If we include these points into considerations, we are still far from a true self-driving DBMS. These systems still need to change themselves to optimize the data processing, while designing and developing database systems still requires considerable human efforts. The extent of what we can do now is to architect the DBMSs as building blocks that the system can compose as optimally as possible to provide the best performance for any given workload. Algorithms and systems to analyze the query workload also have not been established yet, but machine learning approaches are definitely effective in this context.

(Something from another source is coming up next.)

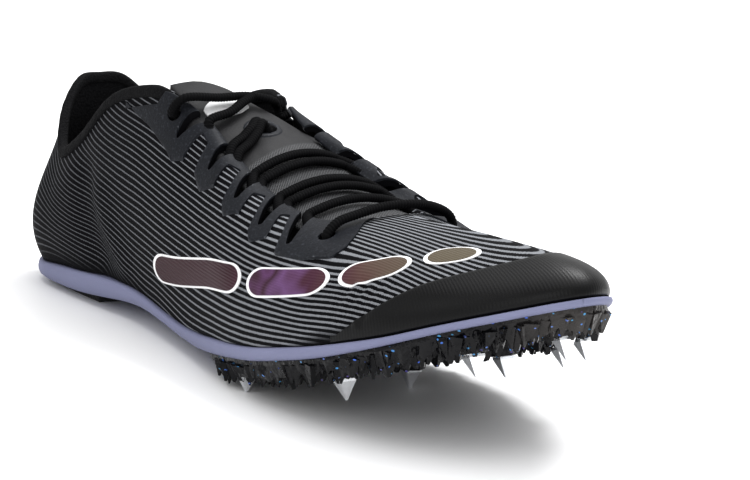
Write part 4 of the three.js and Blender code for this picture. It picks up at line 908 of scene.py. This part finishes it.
# Tongue label
# A plain pale patch of satin film welded across the top of the tongue, with rounded corners.
label_share = np.linspace(-1, 1, 40)[:, None]
label_cross = np.linspace(-1, 1, 60)[None, :]
label_rib = 7.86 + 0.30 * label_share * np.sqrt(1 - 0.5 * label_cross ** 6)
label_across = 0.37 + 0.155 * label_cross * np.sqrt(1 - 0.5 * label_share ** 6)
label_face = tongue_point(label_rib, label_across, -0.35)
label_back = tongue_point(label_rib, label_across, 0.15)[:, ::-1]
label = loft("tongue_label", np.concatenate([label_face, label_back], axis=1))


def grained_finish(name, roughness, scale, detail, dark, light, relief, **values):
    """Material whose colour and height both follow one fine noise."""
    material, tree, shader = finish_of(name, roughness, **values)
    grain = noise(tree, own_place(tree), scale, detail)
    lay(tree, shader, blend_colours(tree, grain, dark, light), bumped(tree, grain, relief))
    return material


paint(label, grained_finish("label_satin", 0.45, 900.0, 3.0, (0.62, 0.62, 0.63, 1.0), (0.80, 0.80, 0.81, 1.0),
                            0.00006))
smooth(label, 50)
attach(label, "root")


# Side bars
# A row of plain rounded bars of colour-shifting film with a white edge, welded along the outer side.
# Their surface keeps the grain of the textile underneath.
bar_path_rib = np.array([5.80, 7.60, 9.00, 10.40, 11.60, 12.90, 14.10, 15.40])
bar_path_along = np.array([0.205, 0.250, 0.290, 0.335, 0.390, 0.465, 0.510, 0.500])
bar_spans = np.array([(6.00, 9.45), (9.66, 11.90), (12.12, 13.72), (13.95, 15.10)])
bar_half = 5.0
rim_width = 0.75
end_stretch = 1.6


def bar_height(ribs):
    """Height share of the bars' path on a rib."""
    return open_value(bar_path_rib, bar_path_along, ribs)


def bar_sections(start, end, half, lift, thickness, steps=90, across=22):
    """Rounded bar along the path on the wall: rings run across the bar on its face and back underneath,
    and their half width follows a stretched circle at both ends. A ring runs along the direction on the
    face that is square to the path, which is found as steps in rib number and height share."""
    line = np.linspace(start, end, 400)
    centre = wall_point(line, bar_height(line), 0.0)
    run = np.concatenate([[0], np.cumsum(np.linalg.norm(np.diff(centre, axis=0), axis=1))])
    place = run[-1] * (1 - np.cos(np.linspace(0, np.pi, steps))) / 2
    from_end = np.minimum(np.minimum(place, run[-1] - place) / (end_stretch * half), 1)
    width = half * np.sqrt(np.maximum(1 - (1 - from_end) ** 2, 0.0004))
    rib_at = np.interp(place, run, line)
    along_at = bar_height(rib_at)
    by_rib = (rib_point(rib_at + 0.05, along_at) - rib_point(rib_at - 0.05, along_at)) / 0.10
    by_along = (rib_point(rib_at, along_at + 0.02) - rib_point(rib_at, along_at - 0.02)) / 0.04
    ahead, behind = (rib_point(rib_at + step, bar_height(rib_at + step)) for step in (0.02, -0.02))
    square = np.cross(rib_normal(rib_at, along_at), ahead - behind)
    square = square / np.linalg.norm(square, axis=-1, keepdims=True)
    rib_size, along_size = ((by * by).sum(-1) for by in (by_rib, by_along))
    shared = (by_rib * by_along).sum(-1)
    rib_part, along_part = ((by * square).sum(-1) for by in (by_rib, by_along))
    room = rib_size * along_size - shared ** 2
    rib_step = (rib_part * along_size - along_part * shared) / room
    along_step = (along_part * rib_size - rib_part * shared) / room
    cross = np.linspace(-1, 1, across)[None, :] * width[:, None]
    stations = rib_at[:, None] + cross * rib_step[:, None]
    along = along_at[:, None] + cross * along_step[:, None]
    outer = wall_point(stations, along, lift + thickness)
    inner = wall_point(stations[:, ::-1], along[:, ::-1], lift)
    along = np.concatenate([along, along[:, ::-1]], axis=1)
    stations = np.concatenate([stations, stations[:, ::-1]], axis=1)
    marks = np.stack([stripe_numbers(stations, along), stations], -1)
    return np.concatenate([outer, inner], axis=1), marks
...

Some of the challenges and our approaches at Treasure Data are described in the following slides. As our system keeps growing, some numbers are already outdated, for example, 150k queries / day in June 2017 are now 500k queries / day in April 2018:
A self-driving DBMS is a system capable of collecting its own statistics and workload logs and use it to optimize itself. Data sketching algorithms might be useful to reduce the data size. We believe the future of a self-driving DBMS will be a system that is more self-contained as a service and includes its own data ingestion subsystem for collecting both user data and workload logs, query, and transaction processing engines, and machine learning components for self-optimization. Now that deep learning technologies can beat human professionals without requiring any prior knowledge, it might even be possible to build DBMSs without requiring human help.